8. Travel accessories and organisers
Passport holders, packing cubes, cable organisers, and fabric travel wallets occupy a sweet spot in the market: they are practical, giftable, and visually interesting when made from custom-printed fabric. Australian travellers (and those buying gifts for them) are accustomed to paying $30 to $60 for a well-made travel accessory in a retail store, so a beautifully sewn handmade version at a similar price point is an easy sell, particularly when the design is something the buyer cannot source elsewhere.
What ties the most profitable products together
Looking across these categories, a few patterns emerge. The most profitable handmade products in Australia tend to use premium or distinctive materials (especially exclusive custom-printed fabric), solve a clear problem or occasion (gifting, travel, children's dressing, pet care), and carry strong visual appeal that photographs well for online selling. They are also products where the buyer's perceived value is higher than your actual production cost, which is the definition of a good margin.

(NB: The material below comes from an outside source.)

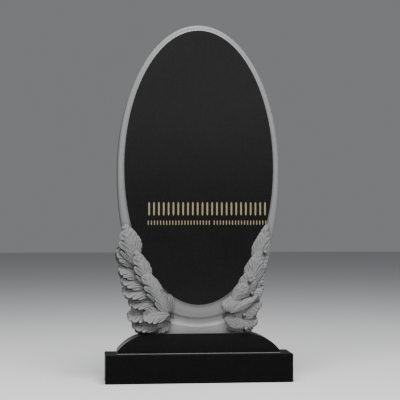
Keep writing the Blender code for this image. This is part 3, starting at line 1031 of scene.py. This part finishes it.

Exclusivity is a meaningful lever here. Products made from custom-printed fabric cannot be directly copied by the buyer or replicated cheaply by a discount retailer, which gives you defensible pricing power. Paired with smart marketing through social media and an understanding of top marketing strategies for small craft businesses, a focused product range built around one or two of these categories can form the backbone of a genuinely profitable handmade business.
A note on focusing your range
One of the most common mistakes new handmade sellers make is spreading across too many product categories at once. It dilutes your brand, complicates your stock management, and makes it harder to build the kind of repeat customer base that sustains a business long term. Pick two or three categories from this list that align with your skills and the audience you want to serve, make them exceptionally well, and build from there. Depth beats breadth almost every time in the Australian handmade market.